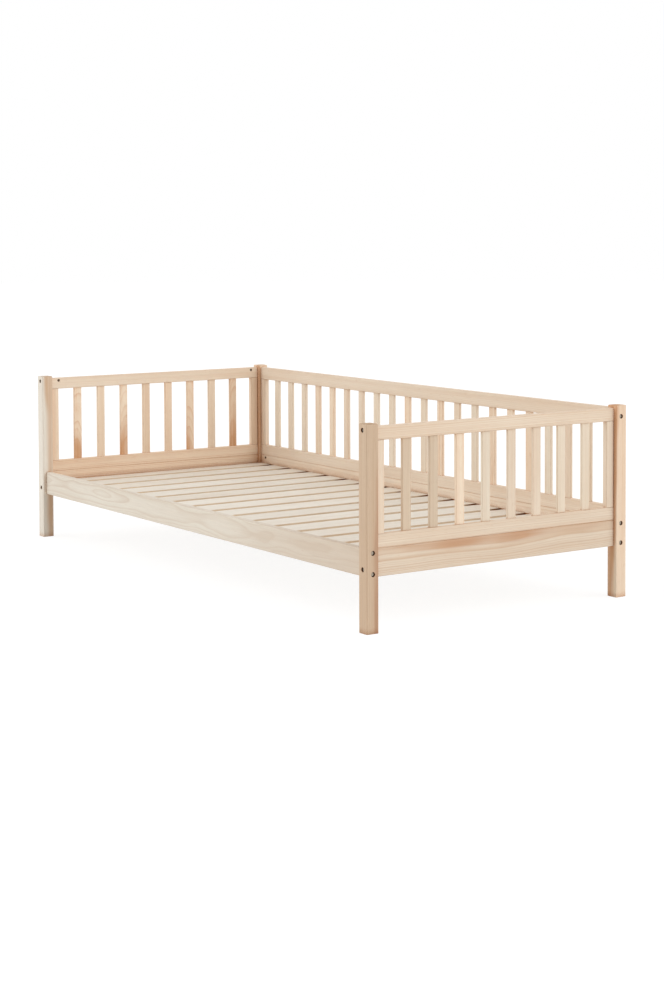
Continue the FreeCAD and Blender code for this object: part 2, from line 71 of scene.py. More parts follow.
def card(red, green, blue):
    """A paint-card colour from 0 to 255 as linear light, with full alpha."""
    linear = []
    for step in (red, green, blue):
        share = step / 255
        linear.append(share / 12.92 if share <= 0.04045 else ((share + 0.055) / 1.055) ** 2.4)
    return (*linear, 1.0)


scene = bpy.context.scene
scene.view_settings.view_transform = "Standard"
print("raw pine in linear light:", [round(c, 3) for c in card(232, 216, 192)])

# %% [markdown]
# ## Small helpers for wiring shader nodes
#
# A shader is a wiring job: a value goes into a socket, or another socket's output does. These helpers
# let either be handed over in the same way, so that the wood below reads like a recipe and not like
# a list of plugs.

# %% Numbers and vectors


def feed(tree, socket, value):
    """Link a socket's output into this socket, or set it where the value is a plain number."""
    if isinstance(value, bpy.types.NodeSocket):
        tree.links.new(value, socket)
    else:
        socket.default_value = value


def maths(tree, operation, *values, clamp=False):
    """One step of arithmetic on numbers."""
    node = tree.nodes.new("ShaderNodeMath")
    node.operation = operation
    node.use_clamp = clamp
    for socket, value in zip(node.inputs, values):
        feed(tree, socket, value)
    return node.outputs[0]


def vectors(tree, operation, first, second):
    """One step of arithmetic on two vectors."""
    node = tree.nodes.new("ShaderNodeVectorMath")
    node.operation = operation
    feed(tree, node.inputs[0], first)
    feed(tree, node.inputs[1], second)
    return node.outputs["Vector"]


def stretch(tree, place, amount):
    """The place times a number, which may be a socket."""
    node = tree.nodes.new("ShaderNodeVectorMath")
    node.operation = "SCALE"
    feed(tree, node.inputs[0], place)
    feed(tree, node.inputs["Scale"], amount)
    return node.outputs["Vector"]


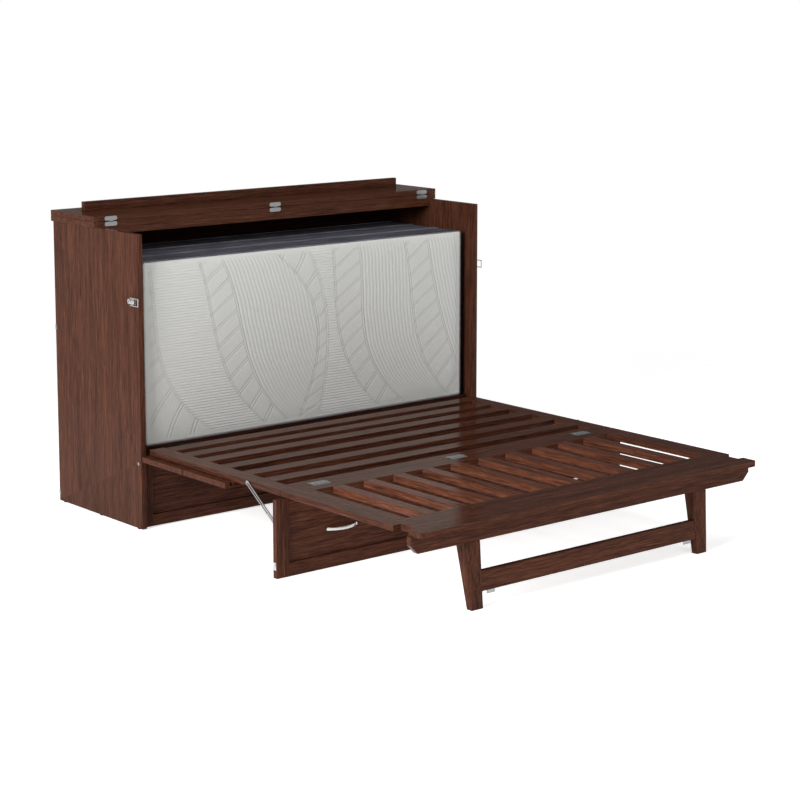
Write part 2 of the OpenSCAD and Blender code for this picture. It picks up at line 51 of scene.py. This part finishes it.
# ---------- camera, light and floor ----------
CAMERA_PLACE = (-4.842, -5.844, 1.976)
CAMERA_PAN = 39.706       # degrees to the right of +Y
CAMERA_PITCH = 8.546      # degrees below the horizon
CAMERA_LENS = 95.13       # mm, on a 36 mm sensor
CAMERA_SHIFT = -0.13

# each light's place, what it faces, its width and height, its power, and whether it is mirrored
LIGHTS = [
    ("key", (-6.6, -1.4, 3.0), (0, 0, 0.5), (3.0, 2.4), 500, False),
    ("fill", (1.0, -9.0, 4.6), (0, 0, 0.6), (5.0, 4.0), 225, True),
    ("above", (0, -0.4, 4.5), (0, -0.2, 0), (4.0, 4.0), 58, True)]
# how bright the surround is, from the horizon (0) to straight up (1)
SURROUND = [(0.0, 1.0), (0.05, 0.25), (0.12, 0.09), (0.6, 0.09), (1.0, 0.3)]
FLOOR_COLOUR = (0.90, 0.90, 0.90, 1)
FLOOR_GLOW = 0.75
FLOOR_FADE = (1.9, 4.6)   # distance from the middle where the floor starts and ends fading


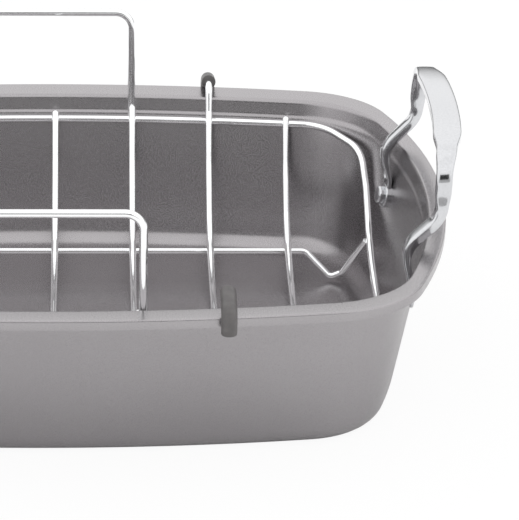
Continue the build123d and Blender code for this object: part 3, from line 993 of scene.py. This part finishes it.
———
● **Given exercise**:
The first line to be transcribed is the one containing "Write part 2", and the last is the one containing "CAMERA_SHIFT = -0.13". Transcribe exactly those lines and nothing else.

● **Solution for this problem**:
Write part 2 of the OpenSCAD and Blender code for this picture. It picks up at line 51 of scene.py. This part finishes it.
# ---------- camera, light and floor ----------
CAMERA_PLACE = (-4.842, -5.844, 1.976)
CAMERA_PAN = 39.706       # degrees to the right of +Y
CAMERA_PITCH = 8.546      # degrees below the horizon
CAMERA_LENS = 95.13       # mm, on a 36 mm sensor
CAMERA_SHIFT = -0.13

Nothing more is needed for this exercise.